“Al contrario di altre invenzioni dell’ottocento, la fotografia non è morta”, scrive David Campany nel suo nuovo libro Così invisibile, così presente. “Ma si è rinnovata costantemente, muovendosi, trasformandosi, cambiando e mostrando ogni volta una nuova immagine di sé”, aggiunge, “è qui che sta l’origine del suo fascino”.

Pubblicato a marzo del 2018 da Contrasto, il libro raccoglie alcune interviste realizzate dal curatore britannico a una serie di fotografi che hanno dato vita o fatto parte di questi cambiamenti.

Da Victor Burgin a Susan Meiselas, da Jeff Wall a William Klein, alcune sono avvenute nelle loro case, altre in occasione della curatela di una mostra, altre durante un giorno intero, come nel caso di Stephen Shore: “Stephen parla come fotografa: è meticoloso, chiaro, documentato, divertente. Forse è perché ha insegnato per tanti anni.

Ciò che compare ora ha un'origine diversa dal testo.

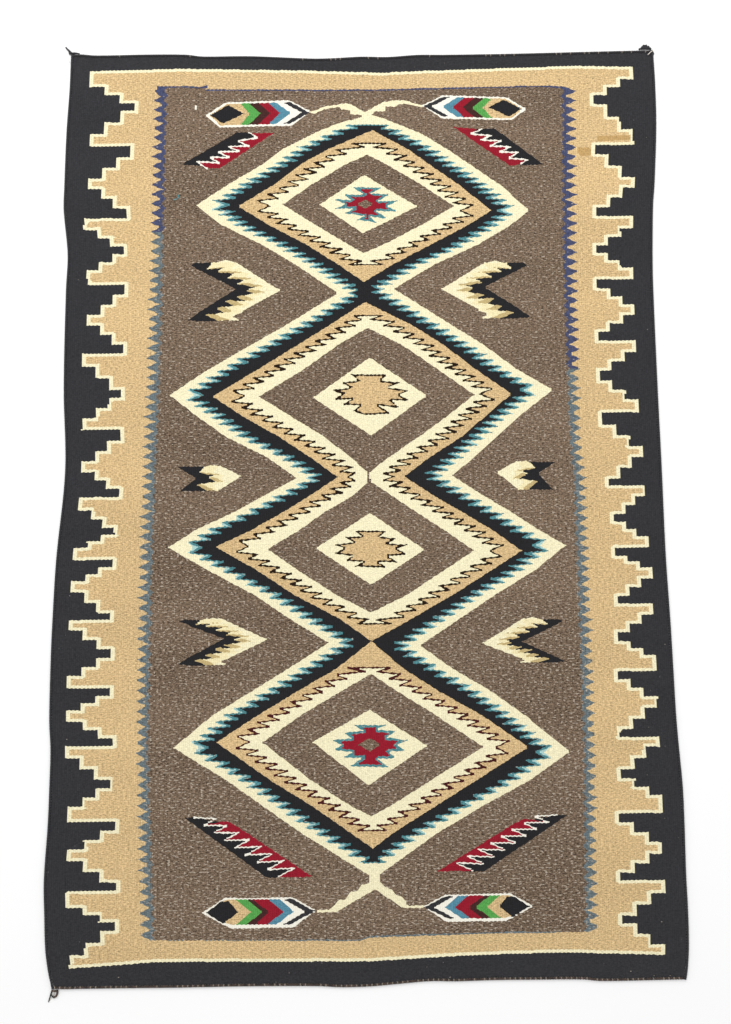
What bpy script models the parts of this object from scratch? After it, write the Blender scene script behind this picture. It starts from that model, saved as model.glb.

Quando insegni devi scegliere le parole molto attentamente”, scrive Campany.

Scuola per parrucchieri, Tokyo, 1961.  - William Klein
Scuola per parrucchieri, Tokyo, 1961. (William Klein)

I protagonisti delle interviste, che hanno la forma di conversazioni schiette e “rimaste aperte”, come scrive lo stesso Campany, sono tutti autori che continuano a interrogarsi sul mezzo e sul linguaggio.

Meiselas riflette su quale sia il destino migliore per un’opera: “Libri e film sono per loro natura finiti, ma le mostre si dimenticano, perciò qual è la forma perfetta?”. Broomberg e Chanarin si interrogano sul rapporto tra la percezione che gli autori hanno di sé e l’arte che creano: i due raccontano un progetto in cui invitarono artisti e scrittori a inventare dei personaggi che avrebbero realizzato opere d’arte per delle mostre.

Jeff Wall ragiona sulla relazione tra fotografo e soggetto ritratto: “Alcuni si dedicano a un soggetto anima e corpo e realizzano gruppi o sequenze che lo riguardano. Io faccio la stessa cosa ma con una sola immagine, un solo lancio di dadi con cui saldo il mio debito”.

Mimic (Imitazione), 1982. 
 - Jeff Wall
Mimic (Imitazione), 1982. (Jeff Wall)

Campany indaga nel passato di questi artisti, nel percorso creativo che hanno vissuto e nel modo in cui continuano a esplorarlo. L’insieme delle loro voci, nella loro diversità, “solleva contraddizioni e paradossi, ma fornisce un’ottima definizione operativa della fotografia”.

David Campany è artista, scrittore e curatore. La nuova mostra di cui si è occupato, Handful of dust, sarà esposta dal 7 luglio al 9 dicembre del 2018 al California museum of photography, Riverside.